EXERCISE INSTRUCTIONS:
Would you output the whole listing below, exactly as it reads?

DATA EXTRACT:
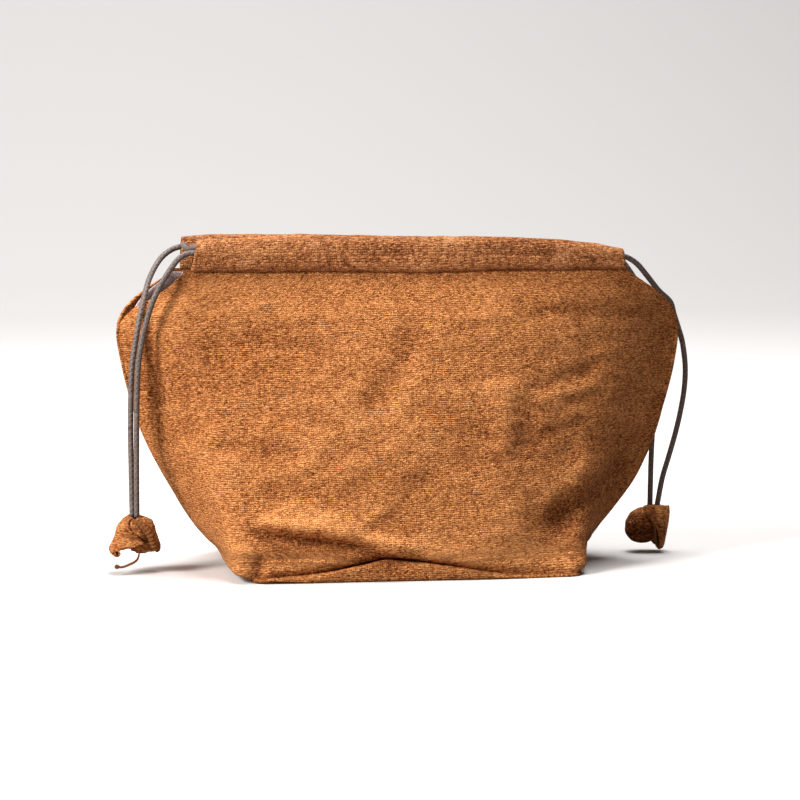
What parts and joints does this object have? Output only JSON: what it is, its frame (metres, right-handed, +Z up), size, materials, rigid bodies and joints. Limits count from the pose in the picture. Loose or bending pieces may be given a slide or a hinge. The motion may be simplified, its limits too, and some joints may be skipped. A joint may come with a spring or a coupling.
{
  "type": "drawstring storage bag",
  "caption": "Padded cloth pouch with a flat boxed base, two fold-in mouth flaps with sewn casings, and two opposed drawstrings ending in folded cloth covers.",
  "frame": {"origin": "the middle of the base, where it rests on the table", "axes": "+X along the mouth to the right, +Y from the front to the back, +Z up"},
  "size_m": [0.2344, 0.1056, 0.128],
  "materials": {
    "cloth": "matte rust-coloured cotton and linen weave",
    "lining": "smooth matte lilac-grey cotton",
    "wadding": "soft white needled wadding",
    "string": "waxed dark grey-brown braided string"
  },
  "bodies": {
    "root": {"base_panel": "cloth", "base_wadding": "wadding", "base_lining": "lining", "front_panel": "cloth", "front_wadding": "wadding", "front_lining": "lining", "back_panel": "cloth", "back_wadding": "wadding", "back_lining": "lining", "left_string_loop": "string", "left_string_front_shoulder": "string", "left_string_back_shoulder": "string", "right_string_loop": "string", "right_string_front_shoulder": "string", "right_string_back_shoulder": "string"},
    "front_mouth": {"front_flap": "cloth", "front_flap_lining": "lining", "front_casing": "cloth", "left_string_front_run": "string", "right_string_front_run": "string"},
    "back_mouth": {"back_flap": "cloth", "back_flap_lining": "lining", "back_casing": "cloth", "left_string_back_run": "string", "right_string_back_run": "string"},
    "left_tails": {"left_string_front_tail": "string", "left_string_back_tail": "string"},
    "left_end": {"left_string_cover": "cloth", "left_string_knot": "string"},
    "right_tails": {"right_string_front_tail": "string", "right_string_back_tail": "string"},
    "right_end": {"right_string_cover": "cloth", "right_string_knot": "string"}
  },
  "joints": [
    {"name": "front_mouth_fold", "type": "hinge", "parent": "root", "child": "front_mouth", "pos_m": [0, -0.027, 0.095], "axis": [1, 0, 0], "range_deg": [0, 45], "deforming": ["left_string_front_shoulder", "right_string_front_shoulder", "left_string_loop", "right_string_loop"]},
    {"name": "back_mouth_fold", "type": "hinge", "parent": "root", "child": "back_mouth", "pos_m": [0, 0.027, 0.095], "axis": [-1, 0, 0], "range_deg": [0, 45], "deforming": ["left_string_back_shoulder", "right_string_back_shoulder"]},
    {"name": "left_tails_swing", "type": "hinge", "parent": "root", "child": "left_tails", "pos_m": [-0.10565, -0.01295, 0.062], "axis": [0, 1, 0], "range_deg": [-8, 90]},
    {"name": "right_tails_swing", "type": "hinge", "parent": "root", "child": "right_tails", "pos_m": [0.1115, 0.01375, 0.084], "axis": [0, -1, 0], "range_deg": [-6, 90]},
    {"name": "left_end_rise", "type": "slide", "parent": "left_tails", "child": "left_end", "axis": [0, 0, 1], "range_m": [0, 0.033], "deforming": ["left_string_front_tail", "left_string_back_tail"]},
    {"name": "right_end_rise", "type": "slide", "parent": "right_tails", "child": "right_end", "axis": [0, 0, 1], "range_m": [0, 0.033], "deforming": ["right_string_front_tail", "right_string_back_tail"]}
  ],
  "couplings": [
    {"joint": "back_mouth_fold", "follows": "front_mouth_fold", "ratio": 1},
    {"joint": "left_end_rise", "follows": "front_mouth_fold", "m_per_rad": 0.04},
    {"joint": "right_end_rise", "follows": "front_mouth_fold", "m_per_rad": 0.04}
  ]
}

ANSWER TO THE TASK:
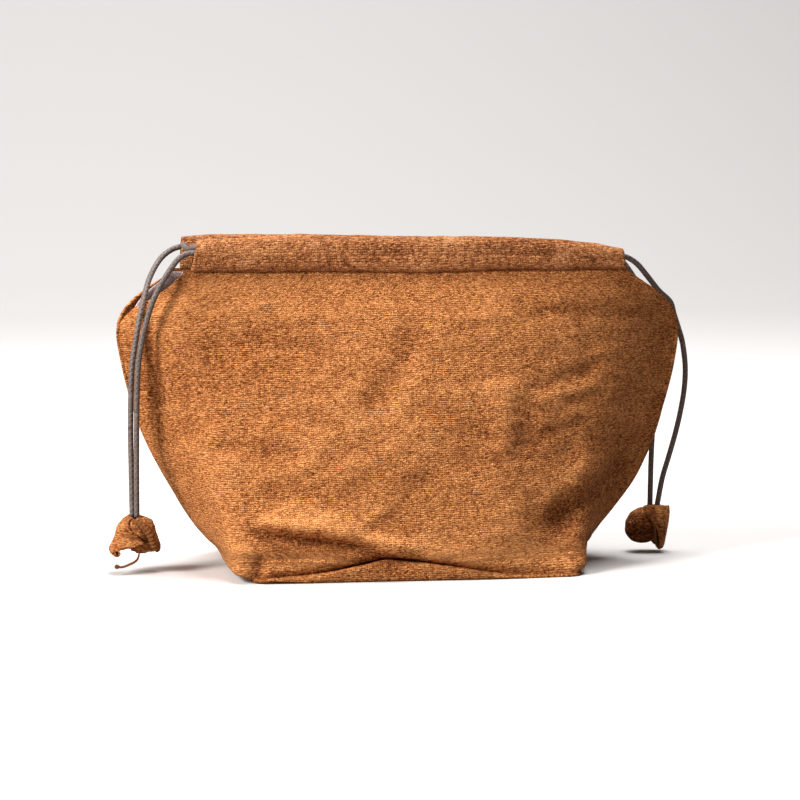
What parts and joints does this object have? Output only JSON: what it is, its frame (metres, right-handed, +Z up), size, materials, rigid bodies and joints. Limits count from the pose in the picture. Loose or bending pieces may be given a slide or a hinge. The motion may be simplified, its limits too, and some joints may be skipped. A joint may come with a spring or a coupling.
{
  "type": "drawstring storage bag",
  "caption": "Padded cloth pouch with a flat boxed base, two fold-in mouth flaps with sewn casings, and two opposed drawstrings ending in folded cloth covers.",
  "frame": {"origin": "the middle of the base, where it rests on the table", "axes": "+X along the mouth to the right, +Y from the front to the back, +Z up"},
  "size_m": [0.2344, 0.1056, 0.128],
  "materials": {
    "cloth": "matte rust-coloured cotton and linen weave",
    "lining": "smooth matte lilac-grey cotton",
    "wadding": "soft white needled wadding",
    "string": "waxed dark grey-brown braided string"
  },
  "bodies": {
    "root": {"base_panel": "cloth", "base_wadding": "wadding", "base_lining": "lining", "front_panel": "cloth", "front_wadding": "wadding", "front_lining": "lining", "back_panel": "cloth", "back_wadding": "wadding", "back_lining": "lining", "left_string_loop": "string", "left_string_front_shoulder": "string", "left_string_back_shoulder": "string", "right_string_loop": "string", "right_string_front_shoulder": "string", "right_string_back_shoulder": "string"},
    "front_mouth": {"front_flap": "cloth", "front_flap_lining": "lining", "front_casing": "cloth", "left_string_front_run": "string", "right_string_front_run": "string"},
    "back_mouth": {"back_flap": "cloth", "back_flap_lining": "lining", "back_casing": "cloth", "left_string_back_run": "string", "right_string_back_run": "string"},
    "left_tails": {"left_string_front_tail": "string", "left_string_back_tail": "string"},
    "left_end": {"left_string_cover": "cloth", "left_string_knot": "string"},
    "right_tails": {"right_string_front_tail": "string", "right_string_back_tail": "string"},
    "right_end": {"right_string_cover": "cloth", "right_string_knot": "string"}
  },
  "joints": [
    {"name": "front_mouth_fold", "type": "hinge", "parent": "root", "child": "front_mouth", "pos_m": [0, -0.027, 0.095], "axis": [1, 0, 0], "range_deg": [0, 45], "deforming": ["left_string_front_shoulder", "right_string_front_shoulder", "left_string_loop", "right_string_loop"]},
    {"name": "back_mouth_fold", "type": "hinge", "parent": "root", "child": "back_mouth", "pos_m": [0, 0.027, 0.095], "axis": [-1, 0, 0], "range_deg": [0, 45], "deforming": ["left_string_back_shoulder", "right_string_back_shoulder"]},
    {"name": "left_tails_swing", "type": "hinge", "parent": "root", "child": "left_tails", "pos_m": [-0.10565, -0.01295, 0.062], "axis": [0, 1, 0], "range_deg": [-8, 90]},
    {"name": "right_tails_swing", "type": "hinge", "parent": "root", "child": "right_tails", "pos_m": [0.1115, 0.01375, 0.084], "axis": [0, -1, 0], "range_deg": [-6, 90]},
    {"name": "left_end_rise", "type": "slide", "parent": "left_tails", "child": "left_end", "axis": [0, 0, 1], "range_m": [0, 0.033], "deforming": ["left_string_front_tail", "left_string_back_tail"]},
    {"name": "right_end_rise", "type": "slide", "parent": "right_tails", "child": "right_end", "axis": [0, 0, 1], "range_m": [0, 0.033], "deforming": ["right_string_front_tail", "right_string_back_tail"]}
  ],
  "couplings": [
    {"joint": "back_mouth_fold", "follows": "front_mouth_fold", "ratio": 1},
    {"joint": "left_end_rise", "follows": "front_mouth_fold", "m_per_rad": 0.04},
    {"joint": "right_end_rise", "follows": "front_mouth_fold", "m_per_rad": 0.04}
  ]
}